Galina Dzhugashvili

Galina Yakovlevna "Galya" Dzhugashvili (Russian: Галина Яковлевна Джугашвили) (19 February 1938 27 August 2007) was a Russian translator of French. She was the granddaughter of Joseph Stalin, the daughter of Stalin's elder son, Yakov Dzhugashvili. She consistently challenged widely accepted accounts of her father's internment and death at a Nazi prison camp.

Biography

Galina Dzhugashvili was born in Moscow. Her mother was Yulia Meltzer, a well-known Jewish dancer from Odessa. After meeting Yulia at a reception, Yakov fought with her second husband, Nikolai Bessarab, and arranged her divorce. Bessarab was later arrested by the NKVD and executed. Yakov became her third husband.
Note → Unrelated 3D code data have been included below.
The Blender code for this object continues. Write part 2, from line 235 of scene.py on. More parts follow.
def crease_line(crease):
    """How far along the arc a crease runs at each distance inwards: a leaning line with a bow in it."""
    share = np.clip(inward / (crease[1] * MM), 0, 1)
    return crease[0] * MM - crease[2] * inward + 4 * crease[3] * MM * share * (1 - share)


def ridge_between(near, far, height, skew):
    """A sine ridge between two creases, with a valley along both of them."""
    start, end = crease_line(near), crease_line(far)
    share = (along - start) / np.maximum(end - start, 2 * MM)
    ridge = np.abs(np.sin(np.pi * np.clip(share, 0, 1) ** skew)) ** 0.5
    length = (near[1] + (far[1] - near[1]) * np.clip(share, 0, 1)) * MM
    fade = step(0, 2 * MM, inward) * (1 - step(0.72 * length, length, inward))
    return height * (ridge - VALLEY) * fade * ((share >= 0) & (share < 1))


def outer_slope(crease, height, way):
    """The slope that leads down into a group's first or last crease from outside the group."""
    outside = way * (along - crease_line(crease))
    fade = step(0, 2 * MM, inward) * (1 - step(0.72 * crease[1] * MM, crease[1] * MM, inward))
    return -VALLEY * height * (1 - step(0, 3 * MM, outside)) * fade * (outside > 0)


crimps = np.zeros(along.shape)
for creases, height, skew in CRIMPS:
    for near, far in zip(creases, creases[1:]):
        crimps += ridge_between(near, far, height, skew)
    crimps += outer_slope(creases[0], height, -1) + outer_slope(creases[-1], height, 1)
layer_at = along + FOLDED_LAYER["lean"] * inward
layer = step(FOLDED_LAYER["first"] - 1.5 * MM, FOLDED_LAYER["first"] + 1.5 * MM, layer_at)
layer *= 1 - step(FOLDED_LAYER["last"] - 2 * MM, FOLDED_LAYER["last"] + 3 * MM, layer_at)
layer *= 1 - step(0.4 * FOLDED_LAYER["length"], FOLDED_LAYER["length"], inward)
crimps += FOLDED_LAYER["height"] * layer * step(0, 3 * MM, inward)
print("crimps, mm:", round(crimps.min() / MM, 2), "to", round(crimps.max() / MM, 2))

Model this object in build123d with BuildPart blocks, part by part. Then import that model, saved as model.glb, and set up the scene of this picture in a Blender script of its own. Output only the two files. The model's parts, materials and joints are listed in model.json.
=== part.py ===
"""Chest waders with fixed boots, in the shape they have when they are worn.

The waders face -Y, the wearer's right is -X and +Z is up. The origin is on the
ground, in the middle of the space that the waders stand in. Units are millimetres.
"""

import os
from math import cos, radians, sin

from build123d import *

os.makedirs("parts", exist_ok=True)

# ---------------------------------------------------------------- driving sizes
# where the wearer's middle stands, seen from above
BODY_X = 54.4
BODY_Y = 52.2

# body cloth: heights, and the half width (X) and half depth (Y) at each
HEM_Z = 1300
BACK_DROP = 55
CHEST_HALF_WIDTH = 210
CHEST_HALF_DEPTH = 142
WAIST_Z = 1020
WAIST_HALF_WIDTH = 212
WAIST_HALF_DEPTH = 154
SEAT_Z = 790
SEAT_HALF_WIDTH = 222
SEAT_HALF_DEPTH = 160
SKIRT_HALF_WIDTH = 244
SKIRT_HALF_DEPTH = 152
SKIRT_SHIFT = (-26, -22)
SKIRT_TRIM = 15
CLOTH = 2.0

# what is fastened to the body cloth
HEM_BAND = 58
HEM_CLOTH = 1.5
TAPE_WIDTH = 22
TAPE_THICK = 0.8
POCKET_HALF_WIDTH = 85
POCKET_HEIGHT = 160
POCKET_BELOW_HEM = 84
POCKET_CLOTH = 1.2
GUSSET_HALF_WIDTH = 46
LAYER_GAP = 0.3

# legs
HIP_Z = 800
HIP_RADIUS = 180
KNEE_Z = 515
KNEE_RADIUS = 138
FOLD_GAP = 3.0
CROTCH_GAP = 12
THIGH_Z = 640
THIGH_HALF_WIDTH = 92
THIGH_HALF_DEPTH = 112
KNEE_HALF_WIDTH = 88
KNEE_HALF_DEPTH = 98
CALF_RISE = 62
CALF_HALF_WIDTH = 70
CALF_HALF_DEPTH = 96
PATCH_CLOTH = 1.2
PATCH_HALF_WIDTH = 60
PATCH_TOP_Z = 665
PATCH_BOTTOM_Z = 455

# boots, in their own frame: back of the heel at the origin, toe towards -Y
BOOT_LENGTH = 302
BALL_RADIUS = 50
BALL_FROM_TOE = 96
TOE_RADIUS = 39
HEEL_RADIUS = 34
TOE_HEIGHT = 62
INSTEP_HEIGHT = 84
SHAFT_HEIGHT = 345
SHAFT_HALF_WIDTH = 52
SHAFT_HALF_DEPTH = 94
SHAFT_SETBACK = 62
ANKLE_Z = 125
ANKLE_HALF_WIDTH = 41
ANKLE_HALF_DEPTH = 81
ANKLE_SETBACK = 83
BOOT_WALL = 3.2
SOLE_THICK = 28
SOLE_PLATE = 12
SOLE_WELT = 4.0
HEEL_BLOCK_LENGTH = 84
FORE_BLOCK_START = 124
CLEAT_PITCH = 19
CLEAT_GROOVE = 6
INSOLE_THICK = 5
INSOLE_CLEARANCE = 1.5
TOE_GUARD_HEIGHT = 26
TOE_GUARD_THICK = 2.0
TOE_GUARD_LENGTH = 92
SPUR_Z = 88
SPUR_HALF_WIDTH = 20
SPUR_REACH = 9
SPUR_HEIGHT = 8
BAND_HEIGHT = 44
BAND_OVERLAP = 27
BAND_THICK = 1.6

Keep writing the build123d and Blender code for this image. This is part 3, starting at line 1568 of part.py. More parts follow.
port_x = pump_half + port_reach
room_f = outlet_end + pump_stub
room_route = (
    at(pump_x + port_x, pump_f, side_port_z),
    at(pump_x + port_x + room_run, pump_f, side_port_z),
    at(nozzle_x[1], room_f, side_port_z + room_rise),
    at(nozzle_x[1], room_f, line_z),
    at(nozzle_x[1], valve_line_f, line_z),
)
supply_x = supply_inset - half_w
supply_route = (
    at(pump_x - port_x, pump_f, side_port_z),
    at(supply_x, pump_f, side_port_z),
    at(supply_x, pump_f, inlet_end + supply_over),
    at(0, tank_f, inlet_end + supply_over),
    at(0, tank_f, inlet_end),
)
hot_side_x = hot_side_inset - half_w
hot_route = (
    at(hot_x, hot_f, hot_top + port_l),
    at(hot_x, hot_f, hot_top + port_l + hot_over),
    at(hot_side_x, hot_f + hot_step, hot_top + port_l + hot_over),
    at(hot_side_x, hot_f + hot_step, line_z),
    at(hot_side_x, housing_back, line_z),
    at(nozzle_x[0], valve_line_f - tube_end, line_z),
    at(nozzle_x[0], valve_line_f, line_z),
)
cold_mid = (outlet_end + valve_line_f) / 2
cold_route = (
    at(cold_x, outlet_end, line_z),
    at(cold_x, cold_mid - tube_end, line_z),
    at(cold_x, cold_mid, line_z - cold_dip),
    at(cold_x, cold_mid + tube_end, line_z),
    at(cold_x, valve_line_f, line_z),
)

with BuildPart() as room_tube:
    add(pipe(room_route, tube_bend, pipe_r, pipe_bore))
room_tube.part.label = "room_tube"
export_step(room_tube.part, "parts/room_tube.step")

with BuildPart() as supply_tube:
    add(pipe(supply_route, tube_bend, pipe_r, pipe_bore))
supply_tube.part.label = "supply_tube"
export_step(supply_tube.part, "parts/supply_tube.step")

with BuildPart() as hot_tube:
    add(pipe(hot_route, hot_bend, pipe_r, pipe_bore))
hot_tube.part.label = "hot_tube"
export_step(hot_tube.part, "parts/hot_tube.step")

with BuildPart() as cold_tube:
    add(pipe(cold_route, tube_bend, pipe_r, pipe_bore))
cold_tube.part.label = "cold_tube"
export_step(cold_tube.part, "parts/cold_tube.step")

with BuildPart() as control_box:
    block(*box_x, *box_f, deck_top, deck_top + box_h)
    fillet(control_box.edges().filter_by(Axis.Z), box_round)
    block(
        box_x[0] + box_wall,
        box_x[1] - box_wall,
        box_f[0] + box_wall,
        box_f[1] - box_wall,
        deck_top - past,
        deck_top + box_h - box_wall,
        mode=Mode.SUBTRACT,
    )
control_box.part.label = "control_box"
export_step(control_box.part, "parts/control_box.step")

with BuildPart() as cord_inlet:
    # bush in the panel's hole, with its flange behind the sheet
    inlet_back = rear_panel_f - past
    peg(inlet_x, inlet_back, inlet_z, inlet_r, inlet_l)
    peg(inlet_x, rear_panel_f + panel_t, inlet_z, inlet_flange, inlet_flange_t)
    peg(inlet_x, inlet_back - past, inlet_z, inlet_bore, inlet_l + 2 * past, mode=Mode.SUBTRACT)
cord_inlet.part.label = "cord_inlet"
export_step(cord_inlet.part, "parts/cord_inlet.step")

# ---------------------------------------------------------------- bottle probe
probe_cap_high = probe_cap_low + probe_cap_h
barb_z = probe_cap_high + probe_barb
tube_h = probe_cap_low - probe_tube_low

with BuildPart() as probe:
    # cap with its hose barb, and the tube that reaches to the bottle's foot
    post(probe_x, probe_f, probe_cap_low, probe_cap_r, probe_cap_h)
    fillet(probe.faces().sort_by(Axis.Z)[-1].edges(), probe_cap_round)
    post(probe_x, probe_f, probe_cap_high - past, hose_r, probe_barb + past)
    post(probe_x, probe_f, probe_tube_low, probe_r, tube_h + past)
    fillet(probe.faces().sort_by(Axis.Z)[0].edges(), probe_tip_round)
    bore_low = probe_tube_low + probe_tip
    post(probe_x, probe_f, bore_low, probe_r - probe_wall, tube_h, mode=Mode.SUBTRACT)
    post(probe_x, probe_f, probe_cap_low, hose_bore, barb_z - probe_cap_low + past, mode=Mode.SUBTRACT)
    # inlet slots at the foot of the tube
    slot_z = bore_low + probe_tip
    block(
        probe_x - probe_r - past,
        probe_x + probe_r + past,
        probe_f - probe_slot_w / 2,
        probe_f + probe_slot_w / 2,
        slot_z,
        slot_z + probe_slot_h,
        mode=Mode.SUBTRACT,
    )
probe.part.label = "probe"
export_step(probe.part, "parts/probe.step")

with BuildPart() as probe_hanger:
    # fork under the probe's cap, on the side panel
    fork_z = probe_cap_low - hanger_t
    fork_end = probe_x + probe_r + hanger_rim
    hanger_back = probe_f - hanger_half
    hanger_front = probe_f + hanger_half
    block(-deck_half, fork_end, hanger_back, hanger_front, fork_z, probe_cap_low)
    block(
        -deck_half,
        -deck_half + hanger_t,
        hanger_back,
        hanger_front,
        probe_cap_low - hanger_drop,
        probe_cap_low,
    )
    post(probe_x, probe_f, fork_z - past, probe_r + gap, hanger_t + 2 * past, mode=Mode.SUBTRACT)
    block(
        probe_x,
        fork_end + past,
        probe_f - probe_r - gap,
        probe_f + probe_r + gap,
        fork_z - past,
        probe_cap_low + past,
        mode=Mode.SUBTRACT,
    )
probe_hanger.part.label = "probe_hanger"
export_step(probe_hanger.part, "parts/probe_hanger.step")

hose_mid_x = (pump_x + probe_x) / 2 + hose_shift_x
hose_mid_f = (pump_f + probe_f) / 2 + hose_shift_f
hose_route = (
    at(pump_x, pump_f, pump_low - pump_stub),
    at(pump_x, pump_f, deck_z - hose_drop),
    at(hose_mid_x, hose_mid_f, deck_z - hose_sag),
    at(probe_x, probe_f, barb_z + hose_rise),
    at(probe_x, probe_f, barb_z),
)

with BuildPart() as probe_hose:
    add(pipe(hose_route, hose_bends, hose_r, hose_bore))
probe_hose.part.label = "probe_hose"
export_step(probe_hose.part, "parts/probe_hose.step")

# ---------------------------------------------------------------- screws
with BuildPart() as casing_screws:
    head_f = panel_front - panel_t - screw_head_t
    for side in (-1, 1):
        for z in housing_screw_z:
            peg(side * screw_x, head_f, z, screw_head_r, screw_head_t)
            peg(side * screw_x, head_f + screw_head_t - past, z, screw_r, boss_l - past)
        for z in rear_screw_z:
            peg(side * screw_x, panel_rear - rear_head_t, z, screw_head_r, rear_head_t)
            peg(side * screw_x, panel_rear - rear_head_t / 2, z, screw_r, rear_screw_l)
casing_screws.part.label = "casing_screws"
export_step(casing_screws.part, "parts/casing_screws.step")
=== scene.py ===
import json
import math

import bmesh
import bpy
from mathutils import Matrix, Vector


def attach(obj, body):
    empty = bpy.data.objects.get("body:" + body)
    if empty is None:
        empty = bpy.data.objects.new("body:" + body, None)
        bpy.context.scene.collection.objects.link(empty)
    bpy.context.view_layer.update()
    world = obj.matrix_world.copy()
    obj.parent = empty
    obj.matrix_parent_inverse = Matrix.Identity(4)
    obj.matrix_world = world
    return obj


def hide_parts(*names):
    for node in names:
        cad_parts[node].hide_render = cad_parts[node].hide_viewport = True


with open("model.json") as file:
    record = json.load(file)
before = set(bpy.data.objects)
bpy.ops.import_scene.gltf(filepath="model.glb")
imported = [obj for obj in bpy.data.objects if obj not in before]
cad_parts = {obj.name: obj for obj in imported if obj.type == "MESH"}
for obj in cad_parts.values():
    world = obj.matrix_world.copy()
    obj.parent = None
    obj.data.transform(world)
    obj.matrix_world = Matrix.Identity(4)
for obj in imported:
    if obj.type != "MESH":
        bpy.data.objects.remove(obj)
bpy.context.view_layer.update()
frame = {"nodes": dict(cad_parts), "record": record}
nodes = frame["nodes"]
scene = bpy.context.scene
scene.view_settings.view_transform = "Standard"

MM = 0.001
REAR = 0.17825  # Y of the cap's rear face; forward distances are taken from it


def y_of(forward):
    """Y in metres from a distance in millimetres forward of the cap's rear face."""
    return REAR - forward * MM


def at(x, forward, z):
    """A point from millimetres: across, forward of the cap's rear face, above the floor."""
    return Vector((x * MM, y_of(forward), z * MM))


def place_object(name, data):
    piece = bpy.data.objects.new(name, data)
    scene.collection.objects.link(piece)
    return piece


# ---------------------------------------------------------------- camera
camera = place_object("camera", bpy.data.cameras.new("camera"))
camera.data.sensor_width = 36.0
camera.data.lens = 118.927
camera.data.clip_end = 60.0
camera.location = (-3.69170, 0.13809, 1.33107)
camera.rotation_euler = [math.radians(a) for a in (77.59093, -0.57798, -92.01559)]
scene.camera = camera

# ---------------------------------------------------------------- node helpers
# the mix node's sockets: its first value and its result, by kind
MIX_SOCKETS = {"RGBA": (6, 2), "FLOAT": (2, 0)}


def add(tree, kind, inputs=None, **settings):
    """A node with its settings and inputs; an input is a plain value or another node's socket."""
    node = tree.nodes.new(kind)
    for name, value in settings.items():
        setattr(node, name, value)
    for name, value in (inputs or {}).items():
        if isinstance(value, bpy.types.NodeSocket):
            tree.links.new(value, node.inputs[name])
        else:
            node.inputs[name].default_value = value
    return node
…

Yakov was a senior lieutenant in the Soviet artillery in the Second World War. Historians have traditionally maintained that he was captured by the Germans in 1941 and died at the Sachsenhausen concentration camp in 1943 after Stalin declined to exchange him for the captured German general Field Marshal Friedrich Paulus. Indeed, Stalin regarded Soviet PoWs as traitors, and had Yulia imprisoned in Lubyanka for two years. The United States Defense Department was in possession of documents which indicated that Yakov Dzhugashvili was shot by a concentration camp guard, which were shown to Galina Dzhugashvili in 2003, but which she rejected, claiming that her father was never taken prisoner by the Germans, but rather was killed in battle in 1941. She continuously maintained that any photographs or letters indicating her father was at the prison camp were Nazi propaganda.[1]

She studied philology at Moscow State University, and received a doctorate. She was a member of the Russian Writers Union, and worked all her life as a translator of French, mainly for the Gorky Institute of World Literature. She was married to Husein ben Saad, an Algerian mathematician living in exile in Moscow and employed by the United Nations, but kept her maiden name. They had one son, Selim (b. 1970), who was born severely handicapped.

She died from cancer at the Burdenko military hospital in Moscow, aged 69.

References

  1. The Times obituary refers to an interview published in Komsomolskaya Pravda in June 2006.